Quedan por considerar los modelos artesanales de distribución. Son parte de las estrategias que adoptan las pequeñas y medianas editoriales para maximizar sus productos. Así, quedan en manos de las pequeñas distribuidoras, que en lugar de distribuir en todas las librerías posibles lo hacen en aquéllas que, se sabe, pueden tener más y mejores clientes. Otro tanto ocurre para las muy pequeñas editoriales que optan por hacer su propia distribución. Por caso, todo el mundo sabe en Buenos Aires que la Librería Norte ofrece un espacio más amplio dedicado a la poesía que otras librerías. En consecuencia, cualquier editor de poesía entiende que ése es uno de los puntos obligados para distribuir sus libros porque allí encontrará un público que, entre otras cosas, frecuenta la librería porque ésta satisface ese interés particular. El problema, en todo caso, es que esas distribuidoras de escala pequeña suelen tener menos espacio para negociar con los libreros, lo cual, muchas veces, se traduce en demoras en los pagos. 

Las librerías 
Las librerías no son santuarios sagrados, sino negocios donde se exhiben libros para su venta, En algunos casos uno bien puede considerarlas como santuarios, pero es una cuestión de fe y de ningún modo una verdad absoluta. Existen en relación con el nivel de educación de cada lugar y en razón de la necesidad o costumbre que tiene el público de leer. Así, existen países con muchos habitantes y pocas librerías, países con pocos habitantes y muchas librerías, y todas las variantes posibles. Hay asimismo países que comprenden que es necesario ayudar a los libreros subsidiando sus negocios (Francia es acaso el ejemplo por excelencia) y otros donde no existen los subsidios ni para las librerías, ni para las editoriales, ni para la promoción y traducción de libros. Es posible que cuantas más librerías tenga un país, mayores posibilidades de pensamiento crítico puedan desarrollar sus habitantes. Pero, insisto, aun a riesgo de repetirme, las librerías no son templos sino el lugar donde se venden los libros. 

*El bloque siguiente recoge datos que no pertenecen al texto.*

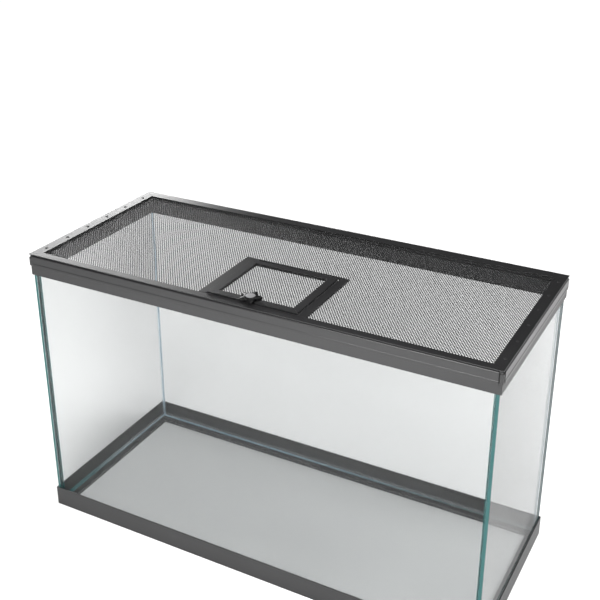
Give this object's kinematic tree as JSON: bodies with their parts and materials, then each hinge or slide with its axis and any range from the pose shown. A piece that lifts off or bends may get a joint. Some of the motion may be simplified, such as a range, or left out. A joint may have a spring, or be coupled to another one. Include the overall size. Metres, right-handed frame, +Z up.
{
  "type": "glass small-pet tank",
  "caption": "Rectangular glass tank in black frames with a lift-off mesh screen cover, a hinged feeding door in the cover and a turn latch.",
  "frame": {"origin": "middle of the tank's footprint, on the surface it stands on", "axes": "+X along the tank's length to the right, +Y towards the back, +Z up; the latch is at the front"},
  "size_m": [0.7724, 0.3224, 0.4882],
  "materials": {
    "frame_plastic": "semi-gloss moulded",
    "tank_glass": "clear float glass with green-blue cut edges",
    "clear_silicone": "clear, slightly milky",
    "cover_metal": "satin black coating",
    "screen_mesh": "black coated woven wire",
    "rivet_metal": "satin black",
    "knob_plastic": "semi-gloss",
    "washer_plastic": "matte",
    "latch_cap_chrome": "bright spun disc",
    "latch_steel": "zinc plated"
  },
  "bodies": {
    "tank": {"base_frame": "frame_plastic", "glass_back": "tank_glass", "glass_floor": "tank_glass", "glass_front": "tank_glass", "glass_left": "tank_glass", "glass_right": "tank_glass", "seam_back_left": "clear_silicone", "seam_back_right": "clear_silicone", "seam_floor_back": "clear_silicone", "seam_floor_front": "clear_silicone", "seam_floor_left": "clear_silicone", "seam_floor_right": "clear_silicone", "seam_front_left": "clear_silicone", "seam_front_right": "clear_silicone", "top_frame": "frame_plastic"},
    "cover": {"cover_angle_back": "cover_metal", "cover_angle_front": "cover_metal", "cover_angle_left": "cover_metal", "cover_angle_right": "cover_metal", "cover_bar_back": "cover_metal", "cover_bar_front": "cover_metal", "cover_bar_left": "cover_metal", "cover_bar_right": "cover_metal", "cover_mesh": "screen_mesh", "door_stop": "cover_metal", "hinge_knuckle_left": "cover_metal", "hinge_knuckle_right": "cover_metal", "hinge_pin": "latch_steel", "rivets_left": "rivet_metal", "rivets_right": "rivet_metal", "surround_back": "cover_metal", "surround_clamp_back": "cover_metal", "surround_clamp_left": "cover_metal", "surround_clamp_right": "cover_metal", "surround_left": "cover_metal", "surround_right": "cover_metal"},
    "door": {"door_bar_back": "cover_metal", "door_bar_front": "cover_metal", "door_bar_left": "cover_metal", "door_bar_right": "cover_metal", "door_barrel": "cover_metal", "door_clamp_back": "cover_metal", "door_clamp_front": "cover_metal", "door_clamp_left": "cover_metal", "door_clamp_right": "cover_metal", "door_mesh": "screen_mesh"},
    "latch": {"latch_cap": "latch_cap_chrome", "latch_knob": "knob_plastic", "latch_nut": "latch_steel", "latch_spindle": "latch_steel", "latch_tongue": "latch_steel", "latch_washer": "washer_plastic"}
  },
  "joints": [
    {"name": "cover_lift", "type": "slide", "parent": "tank", "child": "cover", "axis": [0, 0, 1], "range_m": [0, 0.3]},
    {"name": "door_hinge", "type": "hinge", "parent": "cover", "child": "door", "pos_m": [0.012, -0.0147, 0.4802], "axis": [-1, 0, 0], "range_deg": [0, 165]},
    {"name": "latch_turn", "type": "hinge", "parent": "door", "child": "latch", "pos_m": [0.007, -0.13905, 0.482], "axis": [0, 0, -1], "range_deg": [0, 90]}
  ]
}
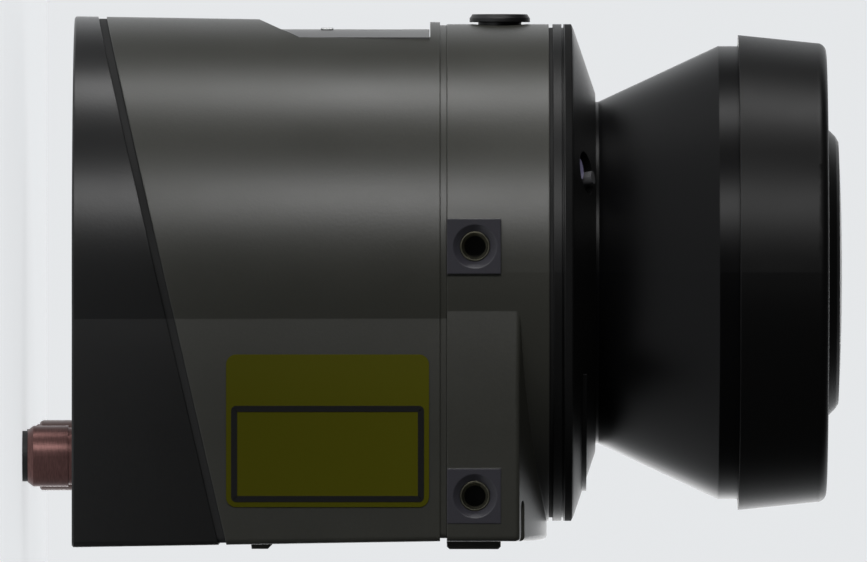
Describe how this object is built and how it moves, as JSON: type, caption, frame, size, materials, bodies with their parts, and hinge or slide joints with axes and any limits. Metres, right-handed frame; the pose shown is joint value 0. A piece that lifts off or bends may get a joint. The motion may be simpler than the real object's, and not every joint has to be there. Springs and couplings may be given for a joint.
{
  "type": "lidar sensor",
  "caption": "Compact laser scanner: a spinning mirror behind a dark conical hood, on a cast housing with a sloping base, round connectors and threaded mounting pads.",
  "frame": {"origin": "on the flat foot of the base, at the scan axis", "axes": "+Z along the scan axis from the base to the cap, -Y to the front with the indicator panel and service port, +Y to the rear mounting threads, +X to the side with the yellow plate"},
  "size_m": [0.1022, 0.1057, 0.162],
  "materials": {
    "grey_casting": "satin paint",
    "black_casting": "satin paint",
    "black_plastic": "fine grain",
    "hood_plastic": "polished, clear only to infrared",
    "panel_plastic": "satin",
    "smoked_window": "polished",
    "lamp_lens": "clear",
    "seal_rubber": "matt",
    "yellow_film": "satin film",
    "thread_steel": "machined",
    "plug_metal": "coated",
    "socket_metal": "nickel plated",
    "contact_gold": "gold plated",
    "inner_aluminium": "machined",
    "board_green": "solder mask",
    "flex_amber": "polyimide",
    "coil_copper": "enamelled",
    "optic_glass": "polished",
    "mirror_coat": "coated",
    "diode_can": "plated"
  },
  "bodies": {
    "housing": {"base_housing": "black_casting", "base_seal": "seal_rubber", "lower_housing": "grey_casting", "upper_housing": "grey_casting", "indicator_panel": "panel_plastic", "display_window": "smoked_window", "status_lenses": "lamp_lens", "indicator_board": "board_green", "side_thread_inserts": "thread_steel", "rear_thread_inserts": "thread_steel", "service_port_socket": "black_plastic", "label_plate": "yellow_film", "collar_seal": "seal_rubber", "optics_collar": "black_casting", "monitor_lenses": "optic_glass", "monitor_receivers": "diode_can", "optics_window": "hood_plastic", "window_seal": "seal_rubber", "window_clamp_ring": "inner_aluminium", "cap_seal": "seal_rubber", "top_cap": "black_plastic", "optics_frame": "inner_aluminium", "motor_flex": "flex_amber", "motor_bracket": "inner_aluminium", "motor_bearings": "thread_steel", "motor_stator": "coil_copper", "encoder_head": "black_plastic", "lens_barrel": "inner_aluminium", "receiver_lens": "optic_glass", "transmitter_tube": "inner_aluminium", "collimator_lens": "optic_glass", "laser_diode": "diode_can", "receiver_board": "board_green", "photodiode": "diode_can", "power_board": "board_green", "processor_board": "board_green", "board_standoffs": "inner_aluminium", "board_screws": "thread_steel", "interface_board": "board_green", "ribbon_cable": "flex_amber", "contact_pins": "contact_gold", "base_screws": "thread_steel", "collar_screws": "thread_steel", "frame_screws": "thread_steel", "cap_screws": "thread_steel", "power_plug_shell": "plug_metal", "power_plug_insert": "black_plastic", "io_socket_shell": "socket_metal", "io_socket_insert": "black_plastic", "network_socket_shell": "socket_metal", "network_socket_insert": "black_plastic", "data_plug_shell": "plug_metal", "data_plug_insert": "black_plastic"},
    "rotor": {"motor_rotor": "inner_aluminium", "motor_shaft": "thread_steel", "encoder_disc": "optic_glass", "mirror_carrier": "inner_aluminium", "scan_mirror": "mirror_coat"},
    "port_cap": {"service_port_cap": "black_plastic"}
  },
  "joints": [
    {"name": "mirror_spin", "type": "hinge", "parent": "housing", "child": "rotor", "pos_m": [0, 0, 0.116], "axis": [0, 0, 1], "continuous": true},
    {"name": "port_cap_pull", "type": "slide", "parent": "housing", "child": "port_cap", "axis": [0, -1, 0], "range_m": [0, 0.015]}
  ]
}
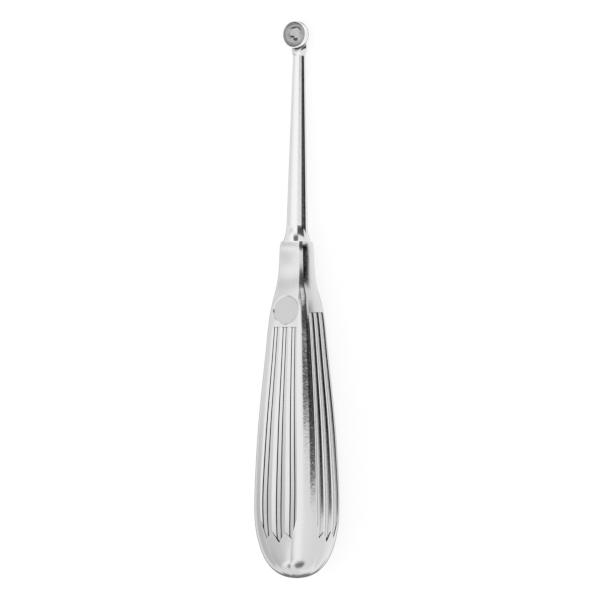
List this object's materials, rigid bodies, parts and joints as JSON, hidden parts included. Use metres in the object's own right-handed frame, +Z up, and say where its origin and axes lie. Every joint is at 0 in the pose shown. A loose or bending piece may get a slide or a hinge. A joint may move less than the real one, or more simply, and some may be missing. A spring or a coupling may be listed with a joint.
{
  "type": "bone curette",
  "caption": "Hand tool for scraping bone: a small round sharp spoon on a straight tapered shaft, with a large hollow four-sided fluted handle and a flat thumb disc.",
  "frame": {"origin": "on the surface that the tool lies on, under the middle of its length", "axes": "+Y from the butt of the handle to the spoon, +Z up, the way the thumb disc and the mouth of the spoon face, +X to the right of someone who looks down on it with the spoon away from them"},
  "size_m": [0.022, 0.1702, 0.0226],
  "materials": {
    "working_end": "fine satin polish, ground brighter on the rim of the spoon",
    "handle": "fine satin polish, buffed bright on the ridges"
  },
  "bodies": {
    "root": {"working_end": "working_end", "handle": "handle"}
  },
  "joints": []
}
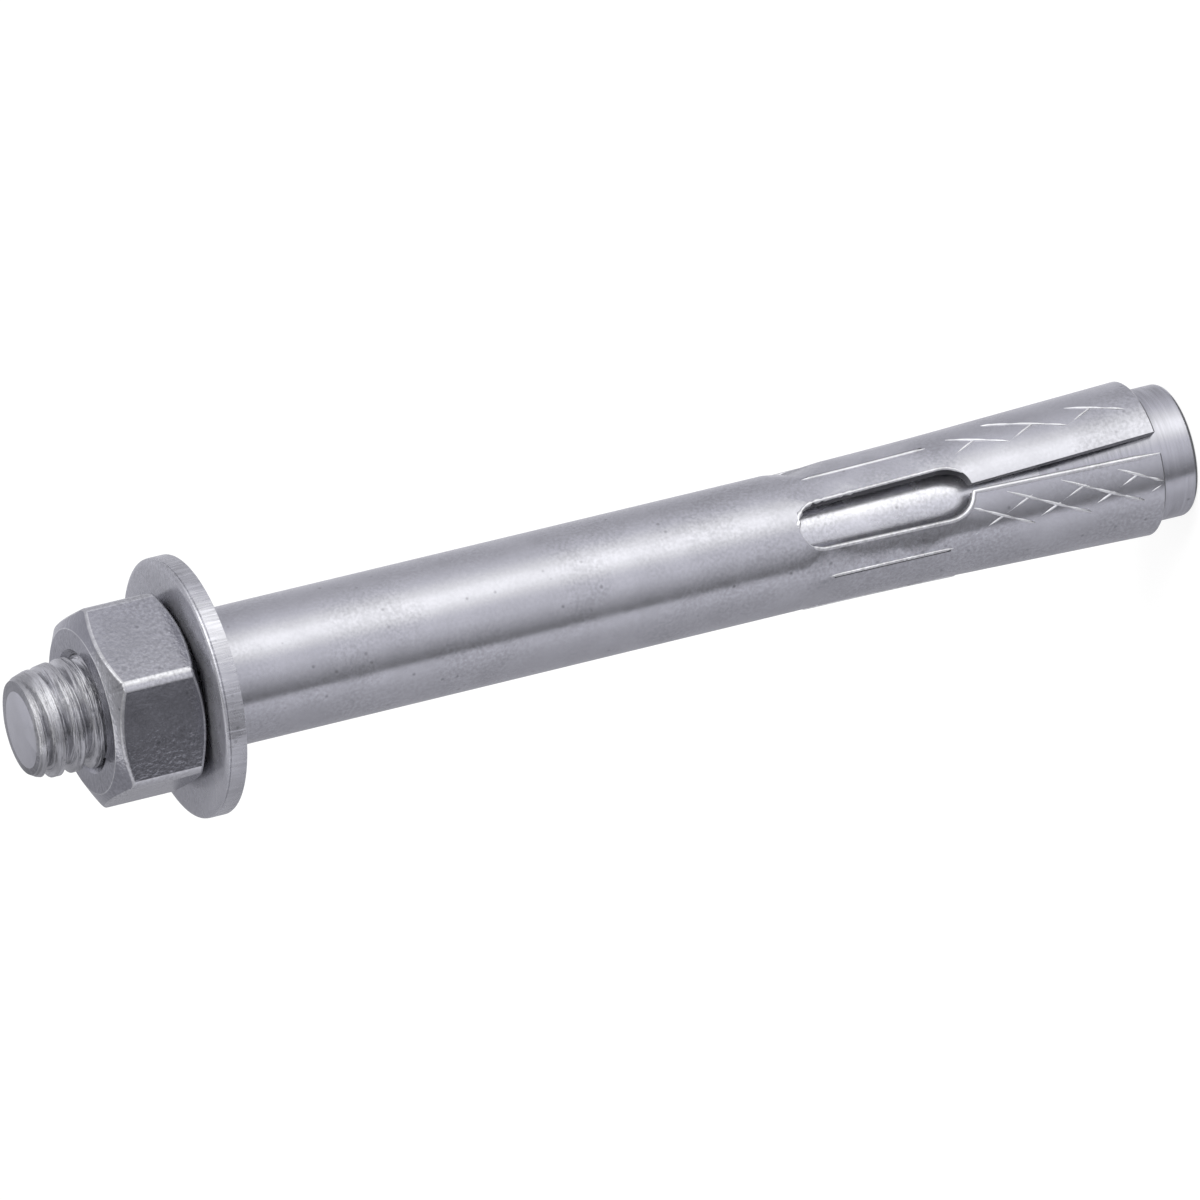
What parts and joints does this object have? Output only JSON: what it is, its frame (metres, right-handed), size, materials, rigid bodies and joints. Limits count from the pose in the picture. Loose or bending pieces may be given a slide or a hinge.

Las hay de todos los tamaños y especies: cadenas que responden a una marca y que, sin ocuparse de otra cosa más que de las novedades, son algo así como supermercados; librerías generales que venden de todo; librerías especializadas que apuestan a los catálogos; librerías de barrio, librerías a las que se accede con visita previa, librerías de libros escritos en otras lenguas, librerías virtuales, librerías de viejo, etc. 

Como fue dicho, la mayoría de ellas se queda con el 35% al 40% del PVP, salvo en el caso de las grandes cadenas, cuya tajada en razón de las bocas de expendio pueden ser (y suelen ser) incluso mayores. Luego, las librerías de usados desarrollan una ganancia mayor porque compran por poco y venden por mucho. 

La cara visible de las librerías la constituyen los libreros, una especie en franco peligro de extinción, reemplazada por jovencitos adictos a la computadora como único medio de saber si un libro existe o no y si efectivamente lo tienen en la librería. A estos empleados les pagan mal y raramente se ponen la camiseta de la empresa porque saben que son desechables. En otros casos, los dueños o los encargados de la librería poseen la cultura suficiente como para poder responder los requerimientos de los clientes sin muletas mentales ni otras ortopedias. Lo mismo puede decirse de muchos empleados que, además, son lectores. 

A modo de coda 
Los distintos componentes de la cadena del libro deberían ser aliados y colaborar entre sí, cuidando y protegiendo a los autores y traductores que les dan de comer. Pero acá no hay otro remedio que volver al principio: toda esta gente se queda con el 90% de lo que genera la obra de un autor. ¿No será hora de volver a discutir esas cifras? Y lo pregunto sin ánimo de pelea. Más bien como una alternativa para que un trabajo que se realiza conjuntamente ofrezca un nivel de satisfacción más adecuado a las necesidades de todos los participantes y no sólo de algunos. ¿Quién se anima a dar el primer paso?